The Two Cities: A History of Christian Politics
27th March 2024
Books can be dangerous because they shape the way we think. Our thoughts shape our actions, and our actions shape our characters, which of course affects how we live our lives—as individuals and as communities. Our age is one quick to laud all things that appear creative, usually with praise for authors who shape our values, whatever that means. The best books, particularly those that have remained important for many centuries, do not create something new or shape anyone’s values. Rather, they are great because, in ways that may be new and exciting, they help us see more fully the structure of reality so that we might better live in accord with the order of creation.

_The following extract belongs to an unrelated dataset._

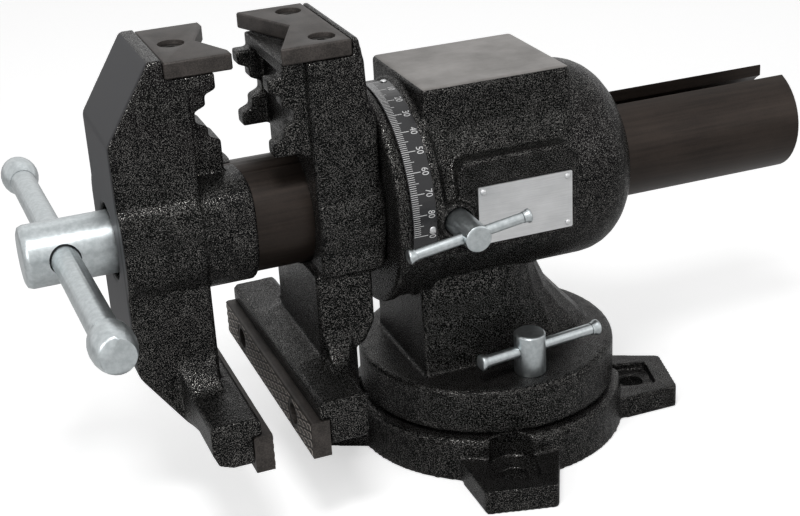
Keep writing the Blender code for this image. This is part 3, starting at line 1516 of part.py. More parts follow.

Saint Augustine’s City of God is without doubt on the list of great books that continues to help us see how the natural order is not something bracketed off or separated from spiritual reality. It was written in the 5th century in response to the intellectual class that insisted that Christianity was to blame for the fall of Rome. Christians who insist on being peacemakers on earth while awaiting their rewards in the afterlife made the Romans’ commitment to the city weak and pathetic, it was claimed. Pagan rites bred manliness; Christians, however, preached turning the other cheek. Augustine’s magnificent response provided a strong case that Rome would have fallen regardless of Christian influence, because its foundations were poorly laid.
Of course, for the Greeks and Romans ‘city’ had a broader meaning than it does for us today; the Romans distinguished between the urbs and the broader civitas, just as the Greeks made a distinction between the astu and the broader polis.